Key Takeaways and Questions

  • What drives AlphaTON Capital Corp’s $420.69 million shelf registration?
    It’s aimed at funding AI and high-performance computing, boosting Telegram’s Cocoon AI network on the TON blockchain, and enabling acquisitions like the GAMEE gaming platform.
  • Why call it a ‘meme shelf registration’ with such a specific figure?
    The $420.69 million nods to internet and cannabis culture, blending bold branding with a serious intent to stand out in the competitive crypto and AI investment landscape.
  • How does overcoming SEC baby-shelf rules benefit AlphaTON?
    Bypassing these fundraising limits for smaller firms gives AlphaTON the agility to seize opportunities in fast-evolving sectors like blockchain gaming and decentralized AI.
  • Why is the Cocoon AI network significant for blockchain technology?
    It fuses blockchain rewards with AI demands by paying users in Toncoin for GPU power, showcasing practical applications beyond finance, though scalability challenges persist.
  • What risks threaten AlphaTON’s ambitious TON blockchain strategy?
    Unproven technology, Toncoin volatility, regulatory pressure, and potential backlash over meme branding could derail their plans despite the push for real-world utility.
  • Does TON’s utility focus align with or challenge Bitcoin’s dominance?
    TON fills gaps Bitcoin doesn’t target—like AI and payments—potentially onboarding new users to crypto, but risks fragmenting the narrative if adoption stumbles.

AlphaTON’s $420.69 million filing is a high-stakes bet on the future of decentralized technology, blending humor with ambition in a way that’s quintessentially crypto.
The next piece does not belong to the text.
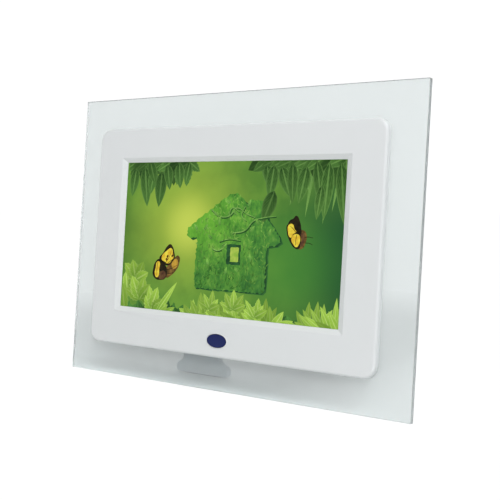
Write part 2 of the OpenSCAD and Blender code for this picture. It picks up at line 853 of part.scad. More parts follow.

It’s a reminder that in this space, innovation often comes wrapped in audacity—whether it’s powering AI through blockchain, gamifying earnings, or challenging regulatory norms. Yet, the path forward is fraught with uncertainty. Can the rebel spirit of projects like TON scale to rival centralized giants without losing their edge to red tape or market doubt? That’s the million-dollar question—or, in this case, the $420.69 million one.